Su padre, ex acogido del PTA y usuario un programa de acogida de la fundación del padre Hurtado, está siendo contenido emocionalmente por profesionales de ese equipo y de otras organizaciones sociales, lo mismo que una hermana de Camila. Cuesta pensar en consuelo para ellos frente al horroroso crimen, que se presume de odio, y que para todos resulta aberrante, incomprensible, desolador.
El alcalde de Valparaíso, acompañado por agrupaciones sociales que luchan por los derechos y la no discriminación de las minorías sexuales, presentó una querella contra quienes resulten responsables y se declaró empeñado en que la muerte de Camila no quede impune.

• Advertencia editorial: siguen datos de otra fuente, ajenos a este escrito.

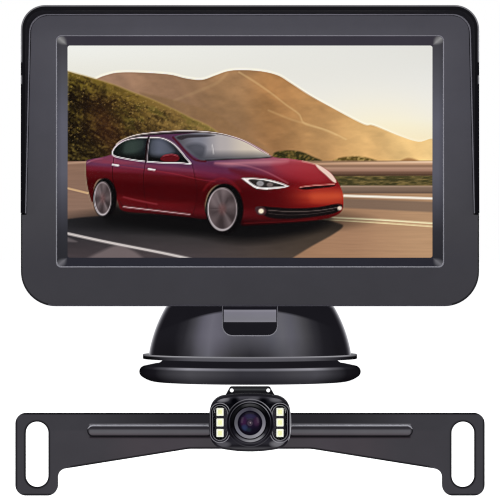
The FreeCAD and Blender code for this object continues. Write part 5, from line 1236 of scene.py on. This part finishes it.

Aunque la investigación está en curso y hasta el viernes pasado aún no se entregan los resultados de la autopsia, lo más alarmante y desesperanzador del caso es que Valparaíso, más que Patrimonio de la Humanidad, hoy –en especial de noche– es patrimonio de la violencia y la degradación.
Patrimonio de la inhumanidad.
Un lugar desatendido, maloliente, donde hay que aguantar la respiración para no sucumbir a las arcadas que provoca el olor a orina, caminar con pie de plomo para no “casarse con el rey”, como decía, mi mamá, cuando uno pisaba plasta de perro o humana, estar atenta al cogotero y pendiente del machetero, entre edificios irreconocibles detrás de los rayados.
Ahí, las violencias se amplifican hasta alcanzar límites inimaginables. O quizás ahora, a la vista de lo sucedido a Camila, sí podamos imaginar lo que significan esos límites. Morir quemado, dicen, es una de las formas más dolorosas de morir. Y vivir a la intemperie, sin más ayuda que la anestesia que provoca el consumo de pasta base, es la forma más dolorosa de vivir.
Nadie merece algo así.
Los crímenes de odio son la manifestación más brutal de inhumanidad. Y en Chile se están sucediendo con una frecuencia inusitada estos casos. La agrupación Organizando Trans Diversidades denunció que en junio pasado cuatro personas trans murieron por “ataques de odio”. La ONG alerta sobre la violencia estructural de nuestra sociedad y el desconocimiento del enfoque de género por parte de quienes investigan estos delitos. Y está el uso político e ideológico de “la causa” LGBTIQ+, que tanto seduce a la joven Primera Dama y al alcalde porteño.
Más allá de las declaraciones de las autoridades, la noche es más oscura en el patrimonio de la inhumanidad para los y las que viven en calle.
Esperamos sinceramente que la horrible muerte de Camila persiga nuestras conciencias más allá del impacto mediático, de ese pavor transitorio que cede frente a un nuevo hecho policial, y evitemos juntos la exclusión y la brutalidad contra los más pobres y excluidos: las personas trans que viven en las calles del puerto principal.